Leonard Bernstein, Music Director 1958–1969 and Laureate Conductor, 1969-1990
Oh boy, what can you say about Leonard Bernstein? For decades, he didn’t just conduct the New York Philharmonic. He was the New York Philharmonic. Furthermore, he was in love with the people of New York. And the people of New York returned that affection, in spades. That love continues undiminished to this day.
So how can I say that Alan Gilbert is destined to be a more important Music Director than Leonard Bernstein was? Part of it is a matter of my personal taste. There, I said it, I just didn’t like Bernstein’s conducting all the time.  Sometimes yes, sometimes no. His conducting seemed uneven to me.
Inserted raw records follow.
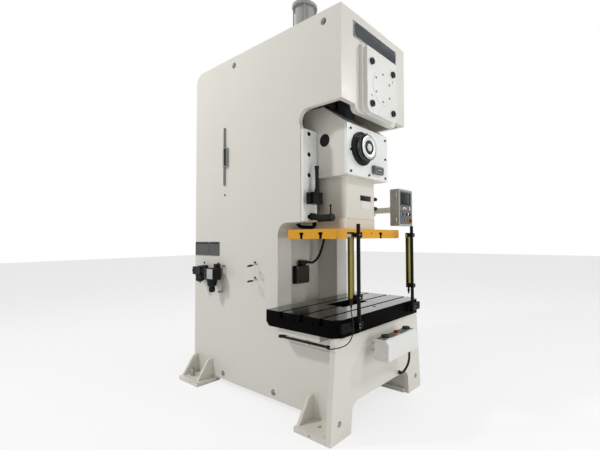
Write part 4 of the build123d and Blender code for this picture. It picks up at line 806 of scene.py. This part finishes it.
# %% Height counter
low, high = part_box("height_indicator")
glass_z = (low.z + high.z) / 2
counter = [block((low.x + 0.004, low.y + 0.006, low.z + 0.004),
                 (high.x - 0.004, high.y, high.z - 0.004), slate_enamel, 0.006, segments=3),
           block((low.x + 0.010, low.y, low.z + 0.010),
                 (high.x - 0.010, low.y + 0.007, high.z - 0.010), slate_enamel, 0.0015,
                 (front, 0.016, -0.004)),
           block((low.x + 0.030, low.y + 0.002, glass_z - 0.013),
                 (high.x - 0.030, low.y + 0.005, glass_z + 0.013), window_glass, 0.001)]
for i in range(4):
    x, y = low.x + 0.050 + i * 0.018, low.y + 0.011
    counter.append(pin((x - 0.007, y, glass_z), (x + 0.007, y, glass_z), 0.0102, hub_white,
                       0.0006, 32))
counter += screws(product((low.x + 0.017, high.x - 0.017), (low.y + 0.0005,),
                          (low.z + 0.017, high.z - 0.017)), front, 0.004, 0.002)
assemble("height_counter", "slide", counter, ["height_indicator"])

# %% [markdown]
# ## Light curtains
# Two upright bars guard the die space: one sends a sheet of infrared light, the other takes
# it in. Each is an extruded aluminium profile, anodised olive yellow, with a dark window
# towards its partner and a black cover strip in the groove on its outer side. Black plastic
# caps close its ends, a bright clamp with two screws holds its head, and a plug leaves its
# foot. The profile is a slab whose long sides are inset and pushed in for the grooves.

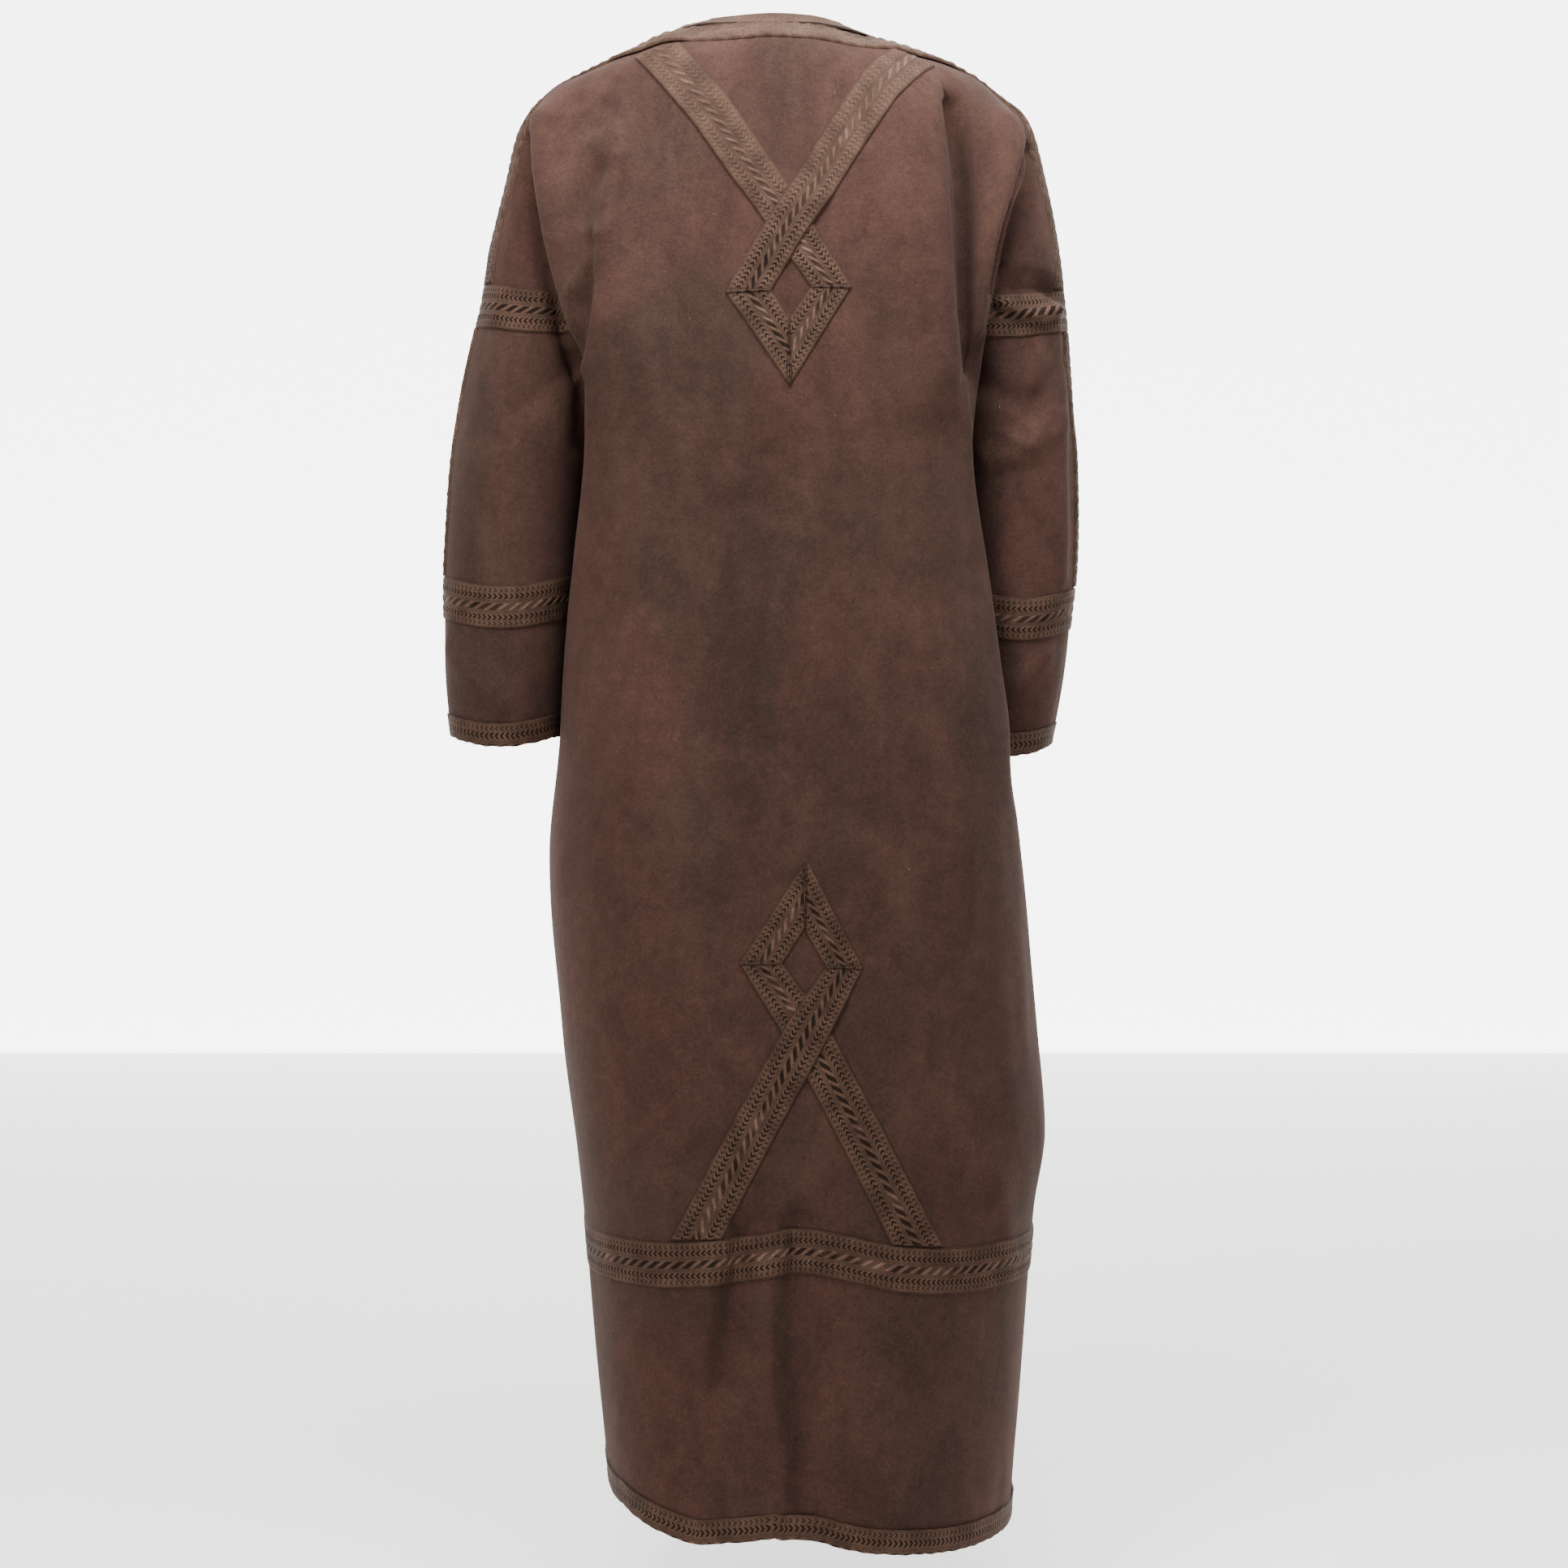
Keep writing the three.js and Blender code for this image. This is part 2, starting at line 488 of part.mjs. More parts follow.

At times, he seemed calm and attentive to detail. At other times, he was so histrionic and wiggly that I wondered whether I was attending a dance recital given by Mr. Bernstein rather than a concert of orchestral music. Sometimes his conducting was slapdash and imprecise – at those times, I wondered whether he was ramping up the antics to compensate for a possible lack of preparation. I will say, however, that his recorded legacy contains some rather terrific performances. (Maybe it is easier to hear what he is doing within the context of recorded sound.)
Alan Gilbert’s superior abilities as a conductor and desire to make the music he is conducting more important than his own personality will assure that he will leave just as great a legacy as Leonard Bernstein did.  I know that’s heretical, I know there are people in New York who will want to scalp me for saying anything less than adulatory about their beloved Leonard Bernstein. But I’m saying it just the same.
There are many videos available of Bernstein conducting, and I urge you to seek them out and compare them. But for my post today, let me offer this clip of him conducting the Phil in the suite of waltzes from Richard Strauss’s Der Rosenkavalier. I won’t comment on it, except to say that it offers quite a contrast to the video of Pierre Boulez conducing, which you will find just above.